Ters tarafta kalıyor benzinlikler. Giderken uğramak pek işime gelmiyor. Dönerken uğrarım diyorum ama muhakkak unutup geçiyorum. İşte bu yüzden epeydir benzin ışığı gözüme gözüme girmekteydi. Cumartesi akşamıydı, stada gittim spor için. Tur tur koştum. Kan ter içinde kaldım saçlarımdan ve üzerimdeki yağmurluğun kollarından ter sızıyordu. Yetmedi, aletler var kenarda onlarla sarmaş dolaş oldum, bisiklet çevirip mekik dokuyarak canımı çıkarttım. Dedim eve geçerken artık benzin alayım yoksa bu ışık beni kör edecek. Benzinliğe gittiğimde saat 17.30’du. Akabinde 18.30’da bir arkadaş toplantısı programım var ona yetişmeli, yaptığım browni’yi götürmeliydim. Her zaman olduğu gibi dar zamana bol şeyler sıkıştırmakta üstüne olmayan saçma kişi ben, adeta başıma bir şey gelmesi için kaşındığımdan, basıp kuzu kuzu evime gideceğime lastiklere hava basayım dedim.
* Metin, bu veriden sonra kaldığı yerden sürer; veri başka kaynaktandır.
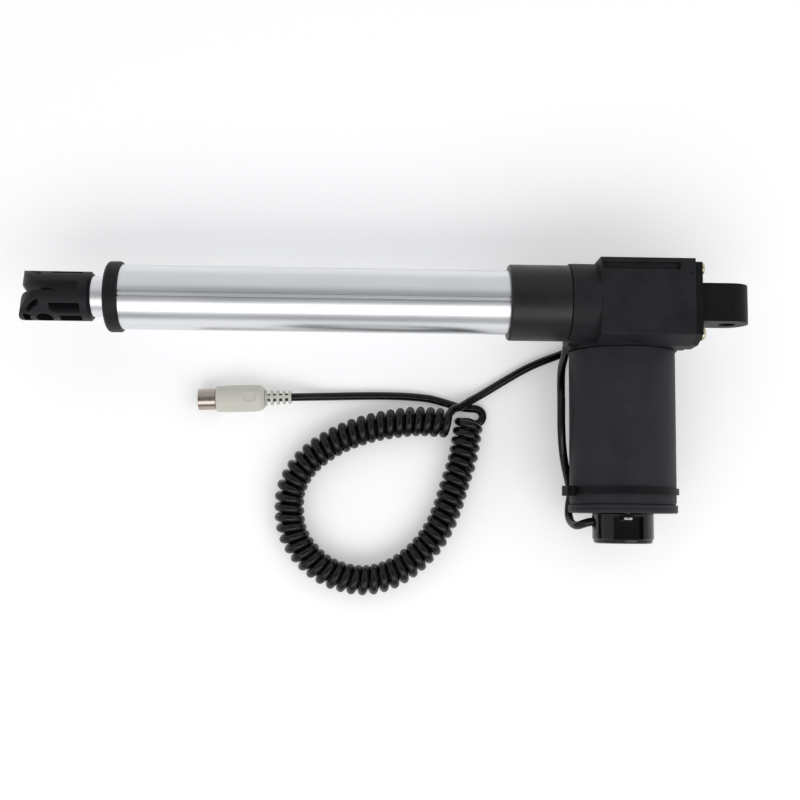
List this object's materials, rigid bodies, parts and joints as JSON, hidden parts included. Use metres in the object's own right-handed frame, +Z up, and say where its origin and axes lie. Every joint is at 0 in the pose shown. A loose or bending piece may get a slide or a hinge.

Sordum pompacıya "var mı teçhizatınız?" Aynen şöyle cevapladı: “olma mı apla” “Apla” ne? “Apla” kim tirbiyesiz, “apla” senin halandır, teyzen ya da yengendir, ben değilim. Senden taş patlasın 20 yaş büyüğüm (Öhö az da değilmişim hani, abla değil teyze dese yeri var) Neyse bu konuyu geçiştirmek durumundayım, hayır konudan uzaklaşıp sizi sıkmıyım diye yoksa bahsetmek istemediğimden değil vallahi.

Sordum, dünya ahret bacım olsun pompacıya, "Nasıl yapılıyor bu" “Du ben yapıverem, vi anaktarını baken” dedi, arabayı pompanın yakınına çekmek için. "Peki" deyip, gittim parayı ödemeye. Çıktığımda adam son lastiğe hava basıyordu. "Sağ ol" derken ensemden hala ter sızıyordu, hava soğumaya başlamıştıHemen atladım arabaya, kapadım camı çerçeveyi, açtım kaloriferi oh sıcak sıcak tuttum evin yolunu. Fakat arabada, benden bağımsız hareket eden bir şey vardı sanki. Ben yola çektikçe o kaldırımdan gitmek için çabalıyordu. Hasbinallah, "Çok hava bastı herhalde" diye düşündüm. Adeta arabayla dövüş edercesine kontrol altına almaya çalışırken ranga ranga bir efekt eşliğinde 200-250 m ilerledim. Bu sefer de sağ tarafta bir yola yapışma eğilimi hasıl oldu araçta. Demin kaldırıma çıkacaktı şimdi de yola yapışıcam diyor bu ne ya? Bu da kayışı sıyırdı zaar dedim. Bu depresif haller, bu kaprisli bunalımlı tavırlar çok canımı sıktı. Pek yapmam aslında ama "Ulen asabıma bozma valla başka arabalara giderim" tehdidiyle kalbini kırdım. "Kaportasına tükürdüğümün düldülü" diye de hakaret ettim…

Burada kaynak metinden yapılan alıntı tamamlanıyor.